The world moves so fast these days it is often hard to find time to catch your breath let alone form a considered opinion on something before subsequent events leave you scratching your head wondering if you were right or wrong.
Last month I was singing the praises of the impact of live-streaming technology on Rugby League, following the successful and popular broadcasts on BBC iPlayer of games from the early rounds of the Challenge Cup.
I did not envisage that this month I would be lamenting the potential damage the exact same technology can have on our sport. Not so much the technology itself, which is here to stay whether we like it or not, but the way the RFL are planning to use it to turn England’s mid-season Test against Samoa into a pay-per-view event on their own website.
The match will be streamed live on rugby-league.com for a charge of £3.49 instead of being broadcast free-to-air on BBC2, due to a disagreement between the RFL and the BBC as to the value of the rights.
Now ok, in the scheme of things, £3.49 isn’t a lot of money. This magazine would cost you more, so who are we to get sniffy about it you might reasonably ask. But we know that if we gave Rugby League World away for nothing, chances are a much higher number of people would read it. Don’t get excited just yet, we can’t afford to give RLW away for free! And nor would we expect the RFL to give away the TV rights for an England international for free either.
However, when it comes to the national team, there is an additional calculation to be made: what is the value of exposure on free-to-air national television worth to Rugby League? Can you put a price on it?
Someone must have done, to make the calculation that allowing the BBC to screen the Samoa game is of lesser worth than the potential amount of money that can be raised through making the event pay-per-view.
Whoever took than decision is brave indeed in my view, and I think they have made the wrong call.
I just don’t think pay-per-view is the right platform for England at all, regardless of the amount of money it might raise. It’s the national team. Everyone should be able to see them in action: make it as easy as possible for them to do so, simple as that.
Even if £3.49 is not an outrageous sum of money on its own, there will be potentially interested viewers who don’t have the necessary kit to access the game via a website, and others that do but who just won’t know how to go about it. You need a computer or smart TV, a broadband internet connection and a credit or debit card, as well as the £3.49. As it isn’t on TV, the match won’t appear in any listing magazines either, which between them must sell millions of copies, missing out on catching the eye of a huge casual audience of armchair sports fans.
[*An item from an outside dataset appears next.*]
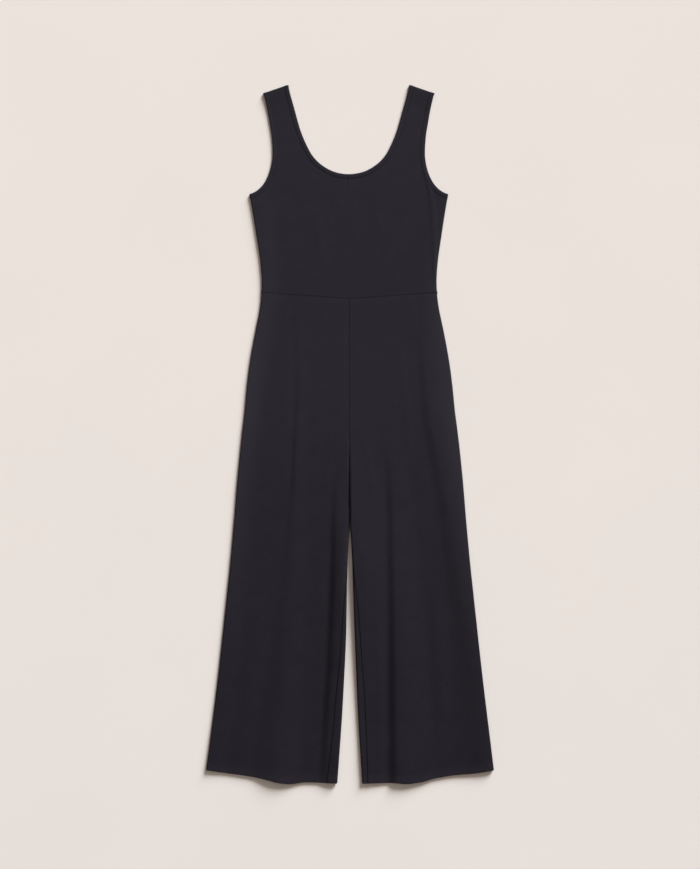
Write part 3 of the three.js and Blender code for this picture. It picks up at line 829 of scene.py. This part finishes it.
# Stitches: one is modelled and set along the strips' sewn lines and the hems' two rows
stitch = {
    "length": 2.9,
    "pitch": 3.5,
    "radius": 0.2,
    "wide": 1.3,            # how much wider than high the pulled thread lies
    "sides": 6,
    "sunk": 0.17,
    "rings": (              # level, scale and shift: it thins and dips towards its ends
        (1, (0.35, 0.35, 1), -0.55), (0.5, (0.85, 0.85, 1.6), 0.15), (0, (1, 1, 1), 0.55),
    ),
    "lineStep": 1.5,        # of the line of points that a hem row follows
    "lineEnd": 0.4,
}


# One stitch of unit radius, from -1 to 1 along Z
def modelStitch():
    bpy.ops.mesh.primitive_cylinder_add(
        vertices=stitch["sides"], radius=1, depth=2, end_fill_type="NGON", location=(0, 0, 0),
    )
    piece = bpy.context.object
    bpy.ops.object.mode_set(mode="EDIT")
    bpy.ops.mesh.select_mode(type="EDGE")
    bpy.ops.mesh.select_all(action="DESELECT")
    bpy.ops.object.mode_set(mode="OBJECT")
    for edge in piece.data.edges:
        start, end = (piece.data.vertices[i].co.z for i in edge.vertices)
        edge.select = abs(end - start) > 1
    bpy.ops.object.mode_set(mode="EDIT")
    bpy.ops.mesh.subdivide(number_cuts=3)
    bpy.ops.mesh.select_mode(type="VERT")
    for level, scale, shift in stitch["rings"]:
        bpy.ops.mesh.select_all(action="DESELECT")
        bpy.ops.object.mode_set(mode="OBJECT")
        for vertex in piece.data.vertices:
            vertex.select = abs(abs(vertex.co.z) - level) < 0.1
        bpy.ops.object.mode_set(mode="EDIT")
        bpy.ops.transform.resize(value=scale, center_override=(0, 0, 0))
        bpy.ops.transform.translate(value=(0, shift, 0))
    bpy.ops.mesh.select_all(action="SELECT")
    bpy.ops.transform.resize(value=(stitch["wide"], 1, 1), center_override=(0, 0, 0))
    bpy.ops.mesh.normals_make_consistent(inside=False)
    bpy.ops.object.mode_set(mode="OBJECT")
    points = np.array([vertex.co[:] for vertex in piece.data.vertices])
    faces = [np.array(polygon.vertices) for polygon in piece.data.polygons]
    bpy.data.objects.remove(piece)
    return points, faces


stitchPoints, stitchFaces = modelStitch()


# Stitches along a closed line of points on the cloth, each bent to the line
def stitchRow(name, points, normals):
    points = np.vstack([points, points[:1]])
    normals = np.vstack([normals, normals[:1]])
    steps = np.linalg.norm(np.diff(points, axis=0), axis=1)
    distance = np.concatenate([[0], np.cumsum(steps)])
    count = int(distance[-1] / stitch["pitch"])
    centres = (np.arange(count) + 0.5) * distance[-1] / count
    at = centres[:, None] + stitchPoints[None, :, 2] * stitch["length"] / 2
    ends = centres[:, None] + np.array([[-1, 1]]) * stitch["length"] / 2
    place = sampled(at, distance, points)
    up = sampled(at, distance, normals)
    tips = sampled(ends, distance, points)
    up /= np.linalg.norm(up, axis=-1, keepdims=True)
    ahead = tips[:, 1:] - tips[:, :1]
    ahead /= np.linalg.norm(ahead, axis=-1, keepdims=True)
    across = np.cross(up, ahead)
    place += across * (stitchPoints[None, :, :1] * stitch["radius"])
    place += up * (stitchPoints[None, :, 1:2] * stitch["radius"] - stitch["sunk"])
    faces = []
    for number in range(count):
        faces += [(face + number * len(stitchPoints)).tolist() for face in stitchFaces]
    return addPiece(name, place.reshape(-1, 3), faces, {})


# The stitches on a strip, on the line where it is sewn
def stripStitches(name, place, strip):
    lines = []
    for face, side, distance in strip:
        inward = np.full_like(distance, bindingStitch)
        points, normals = onStrip(face, side, *place(distance, inward))
        lines.append((points + normals * bindingProfile(inward)[:, None], normals))
    return stitchRow(name, *(np.vstack(values) for values in zip(*lines)))


print("stitches")
stitches = {"neckStitches": stripStitches("neckStitches", neckPlace, neckRound)}
for leg in legs:
    name = f"armholeStitches{leg['title']}"
    stitches[name] = stripStitches(name, armholePlace, armholeRound(leg["side"]))


# The line of one row of stitches round a leg's hem
def hemLoop(leg, height):
    section = legSection(leg, np.array(levels["hemLow"] + height))
    end = float(section["full"]) - stitch["lineEnd"]
    ways = np.concatenate([
        np.arange(end, 0, -stitch["lineStep"]), -np.arange(0, end, stitch["lineStep"]),
    ])
    y = np.full_like(ways, levels["hemLow"] + height)
    for _ in range(meshing["settle"]):
        out = np.abs(legSurface(leg, ways, y)[..., 0])
        y = hemLine(leg, out) + height
    points, normals = onLeg(leg, ways, y)
    return points + normals * cloth["wall"] / 2, normals


for leg in legs:
    for number, height in enumerate(hem["rows"]):
        name = f"hemStitches{leg['title']}{number + 1}"
        stitches[name] = stitchRow(name, *hemLoop(leg, height))


# Shader values that add their Math nodes as an expression is written
class Field:
    def __init__(self, finish, socket):
        self.finish = finish
        self.socket = socket

    def math(self, operation, first, second=0.0):
        node = self.finish.node("ShaderNodeMath", {"operation": operation}, {0: first, 1: second})
        return Field(self.finish, node.outputs[0])

    def __add__(self, other):
        return self.math("ADD", self, other)

    def __sub__(self, other):
        return self.math("SUBTRACT", self, other)

    def __rsub__(self, other):
        return self.math("SUBTRACT", other, self)

    def __mul__(self, other):
        return self.math("MULTIPLY", self, other)

    def sine(self):
        return self.math("SINE", self)

    def absolute(self):
        return self.math("ABSOLUTE", self)

    def fraction(self):
        return self.math("FRACT", self)


class Finish:
    def __init__(self, name):
        self.material = bpy.data.materials.new(name)
        self.material.use_nodes = True
        self.tree = self.material.node_tree
        self.shader = self.tree.nodes["Principled BSDF"]
        self.place = self.node("ShaderNodeTexCoord").outputs["Object"]

    def node(self, kind, settings=None, inputs=None):
        made = self.tree.nodes.new(kind)
        for key, value in (settings or {}).items():
            setattr(made, key, value)
        for key, value in (inputs or {}).items():
            self.feed(made.inputs[key], value)
        return made

    def feed(self, socket, value):
        if isinstance(value, Field):
            self.tree.links.new(value.socket, socket)
        elif isinstance(value, bpy.types.NodeSocket):
            self.tree.links.new(value, socket)
        else:
            socket.default_value = value

    def dress(self, values):
        for name, value in values.items():
            self.feed(self.shader.inputs[name], value)

    def field(self, node, output=0):
        return Field(self, node.outputs[output])

    def noise(self, scale, detail, roughness=0.5):
        inputs = {"Vector": self.place, "Scale": scale, "Detail": detail, "Roughness": roughness}
        return self.field(self.node("ShaderNodeTexNoise", {}, inputs), "Fac")

    def bump(self, look, height):
        inputs = {"Strength": look["bump"], "Distance": look["bumpHeight"], "Height": height}
        return self.node("ShaderNodeBump", {}, inputs).outputs["Normal"]

    def blend(self, share, low, high):
        inputs = {"Factor": share, 6: low, 7: high}
        return self.node("ShaderNodeMix", {"data_type": "RGBA"}, inputs).outputs[2]


jersey = {
    "dark": (0.0122, 0.0104, 0.0153, 1),
    "light": (0.0247, 0.0224, 0.0298, 1),
    # paler cloth, for wear and for the painted side sheen
    "wearAndPaintedSheen": (0.0290, 0.0266, 0.0342, 1),
    # painted shade for the seams
    "sunk": (0.0010, 0.0008, 0.0014, 1),
    "paintedSheenUp": 0.25,     # painted sheen: paler towards the neck, so the legs are a little darker than the bodice
    "wale": 0.95,           # width of one knit column in millimetres
    "course": 0.75,
    "lean": 0.45,           # how far a V stitch leans, in courses
    "round": 0.6,           # how high the columns stand, and the stitches on them
    "vees": 0.25,
    "fuzz": (2600, 3, 0.7),     # each noise's scale, detail and roughness
    "mottle": (34, 4, 0.55),
    "slub": (420, 2, 0.6),
    "tint": {"mottle": 0.2, "slub": 0.45, "fuzz": 0.35},
    "tintRange": (0.2, 0.8),
    "paling": (0.7, 0.3),      # worn cloth and the painted side sheen pale evenly and by the slubs
    "seamShadeShare": 0.8,
    "relief": {"knit": 0.5, "fuzz": 0.8, "slub": 0.5},
    "bump": 0.8,
    "bumpHeight": 0.00010,
    "roughness": 0.72,
    "roughnessSpread": 0.2,
    "sheen": 0.01,
    "sheenRoughness": 0.5,
    "sheenTint": (0.86, 0.84, 1, 1),
    "specular": 0.07,
}


# Fine jersey: columns of small V stitches, a soft mottle, paler cloth along worn edges and painted
# sheen at the sides, painted shade in the seams, and a painted sheen that pales it towards the neck
def jerseyFinish(name, tone):
    finish = Finish(name)
    parts = finish.node("ShaderNodeSeparateXYZ", {}, {"Vector": finish.place})
    x = finish.field(parts, "X")
    y = finish.field(parts, "Y")
    wale = x * (1000 / jersey["wale"])
    course = y * (1000 / jersey["course"])
    across = (wale.fraction() - 0.5).absolute() * 2
    stitches = ((course + across * jersey["lean"]) * (2 * math.pi)).sine()
    knit = (1 - across * across) * jersey["round"] + stitches * jersey["vees"]
    fuzz = finish.noise(*jersey["fuzz"])
    mottle = finish.noise(*jersey["mottle"])
    slub = finish.noise(*jersey["slub"])
    # The paler mark carries wear and painted sheen; the sunk mark carries painted shade in the seams
    wearAndPaintedSheen = finish.field(finish.node("ShaderNodeAttribute", {"attribute_name": "wearAndPaintedSheen"}), "Fac")
    sunk = finish.field(finish.node("ShaderNodeAttribute", {"attribute_name": "sunk"}), "Fac")
    shares = jersey["tint"]
    tint = mottle * shares["mottle"] + slub * shares["slub"] + fuzz * shares["fuzz"]
    low, high = jersey["tintRange"]
    # The mottle's tone, with a painted sheen that pales the cloth towards the neck
    mottleAndPaintedSheen = finish.field(finish.node("ShaderNodeMapRange", {}, {
        "Value": tint + y * jersey["paintedSheenUp"], "From Min": low, "From Max": high,
    }))
    dark, light = ([c * tone for c in jersey[key][:3]] + [1] for key in ("dark", "light"))
    body = finish.blend(mottleAndPaintedSheen, dark, light)
    # Paler cloth: wear, and painted sheen beside the sides
    evenly, bySlub = jersey["paling"]
    pale = finish.blend(wearAndPaintedSheen * (slub * bySlub + evenly), body, jersey["wearAndPaintedSheen"])
    # Painted shade in the seams
    colour = finish.blend(sunk * jersey["seamShadeShare"], pale, jersey["sunk"])
    least = jersey["roughness"] - jersey["roughnessSpread"] / 2
    roughness = slub * jersey["roughnessSpread"] + least
    relief = jersey["relief"]
    height = knit * relief["knit"] + fuzz * relief["fuzz"] + slub * relief["slub"]
    finish.dress({
        "Base Color": colour, "Roughness": roughness, "Normal": finish.bump(jersey, height),
        "Sheen Weight": jersey["sheen"], "Sheen Roughness": jersey["sheenRoughness"],
        "Sheen Tint": jersey["sheenTint"], "Specular IOR Level": jersey["specular"],
    })
    return finish.material


thread = {
    "colour": (0.011, 0.0092, 0.0137, 1),
    "pale": (0.018, 0.0156, 0.0218, 1),
    "strands": (3200, 2),   # scale and detail
    "bump": 0.5,
    "bumpHeight": 0.00008,
    "roughness": 0.62,
    "roughnessSpread": 0.15,
    "specular": 0.1,
}


# Twisted polyester thread
def threadFinish(name):
    finish = Finish(name)
    strands = finish.noise(*thread["strands"])
    colour = finish.blend(strands, thread["colour"], thread["pale"])
    roughness = strands * thread["roughnessSpread"] + thread["roughness"]
    finish.dress({
        "Base Color": colour, "Roughness": roughness, "Normal": finish.bump(thread, strands),
        "Specular IOR Level": thread["specular"],
    })
    return finish.material


stage = {
    "size": 14.0,
    "grain": (3, 3),        # scale and detail
    "paintedLightUp": 0.5,         # painted light: the floor is paler by this for each metre towards the neck
    "dark": (0.835, 0.778, 0.734, 1),
    "light": (0.880, 0.815, 0.754, 1),
    "roughness": 0.95,
    "specular": 0.05,
}


# Pale matt paper, with painted light that makes it paler towards the neck
def floorFinish(name):
    finish = Finish(name)
    parts = finish.node("ShaderNodeSeparateXYZ", {}, {"Vector": finish.place})
    # Grain, with painted light that pales the floor towards the neck
    grain = finish.noise(*stage["grain"]) + finish.field(parts, "Y") * stage["paintedLightUp"]
    colour = finish.blend(grain, stage["dark"], stage["light"])
    finish.dress({
        "Base Color": colour, "Roughness": stage["roughness"],
        "Specular IOR Level": stage["specular"],
    })
    return finish.material


print("finishes")
jerseyCloth = jerseyFinish("jerseyCloth", 1.0)
bindingCloth = jerseyFinish("bindingCloth", 1.03)
sewingThread = threadFinish("sewingThread")
for piece in panels.values():
    piece.data.materials.append(jerseyCloth)
for piece in bindings.values():
    piece.data.materials.append(bindingCloth)
for piece in stitches.values():
    piece.data.materials.append(sewingThread)

nodeOf = {
    "frontBodice": "front_bodice", "backBodice": "back_bodice",
    "frontLegRight": "front_leg_right", "frontLegLeft": "front_leg_left",
    "backLegRight": "back_leg_right", "backLegLeft": "back_leg_left",
    "neckBinding": "neck_binding",
    "armholeBindingRight": "armhole_binding_right", "armholeBindingLeft": "armhole_binding_left",
}
for name, piece in {**panels, **bindings}.items():
    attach(piece, "root")
    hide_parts(nodeOf[name])
for piece in stitches.values():
    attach(piece, "root")

bpy.ops.mesh.primitive_grid_add(x_subdivisions=8, y_subdivisions=8, size=stage["size"])
floor = bpy.context.object
floor.name = "floor"
floor.data.materials.append(floorFinish("palePaper"))
bpy.ops.object.select_all(action="DESELECT")

# Straight from above, the long side of the picture spans 1.738 m
view = {"lens": 70.0, "span": 1.738, "sensor": 36.0}
lights = {
    "key": {
        "strength": 6.4, "elevation": 19.8, "azimuth": 59.0, "angle": 27.0,
        "colour": (0.96, 0.993, 1.04),
    },
    "overhead": {
        "strength": 0.42, "elevation": 75.0, "azimuth": 52.0, "angle": 110.0,
        "colour": (1.06, 1.0, 0.95),
    },
}
room = {"strength": 0.13, "colour": (1.18, 0.98, 0.80, 1)}

cameraData = bpy.data.cameras.new("overhead")
cameraData.lens = view["lens"]
cameraData.sensor_width = view["sensor"]
camera = bpy.data.objects.new("overhead", cameraData)
camera.location = (0, 0, view["span"] * view["lens"] / view["sensor"])
bpy.context.collection.objects.link(camera)
bpy.context.scene.camera = camera

for name, setting in lights.items():
    elevation = math.radians(setting["elevation"])
    azimuth = math.radians(setting["azimuth"])
    towards = Vector((
        math.cos(azimuth) * math.cos(elevation),
        math.sin(azimuth) * math.cos(elevation),
        math.sin(elevation),
    ))
    lampData = bpy.data.lights.new(name, "SUN")
    lampData.energy = setting["strength"]
    lampData.color = setting["colour"]
    lampData.angle = math.radians(setting["angle"])
    lamp = bpy.data.objects.new(name, lampData)
    lamp.rotation_euler = towards.to_track_quat("Z", "Y").to_euler()
    bpy.context.collection.objects.link(lamp)

world = bpy.data.worlds.new("studio")
world.use_nodes = True
world.node_tree.nodes["Background"].inputs["Color"].default_value = room["colour"]
world.node_tree.nodes["Background"].inputs["Strength"].default_value = room["strength"]
bpy.context.scene.world = world
bpy.context.scene.view_settings.view_transform = "Standard"

print("stage and light")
Why put so many obstacles in the way of your audience, when in the UK, we all already pay for a TV licence and BBC programmes are viewable on even the cheapest telly you could find just by plugging it in and switching it on?
In Rugby League, we are renowned for constantly complaining about the low profile our sport commands in the media. The best antidote to this is having the national team in action more often. We’re halfway there by introducing the mid-season Test in the first place; a round of applause for that. But now we’re hiding it away where only the most committed of Rugby League anoraks will either know it is on at all or have a clue how to go about watching it; a chorus of boos for that.
The game against Samoa will be the first time England have played at all since last year’s Four Nations flop, and the last time they will play before hoping to make amends by winning the World Cup in Australia later this year.
It just seems utterly crackers to hide it away like this in an attempt to teach the Beeb some kind of lesson about the value of international Rugby League. If we don’t care how many people see the game, and clearly we don’t, why should anyone at the BBC?
In a year when we have enjoyed unprecedented coverage of the Challenge Cup via BBC iPlayer, available to all TV licence payers at no extra charge on TVs, computers, smartphones and all manner of other devices, it’s completely the wrong moment to start bashing them over the head trying to prove a point, and the England team is entirely the wrong stick to start bashing them with.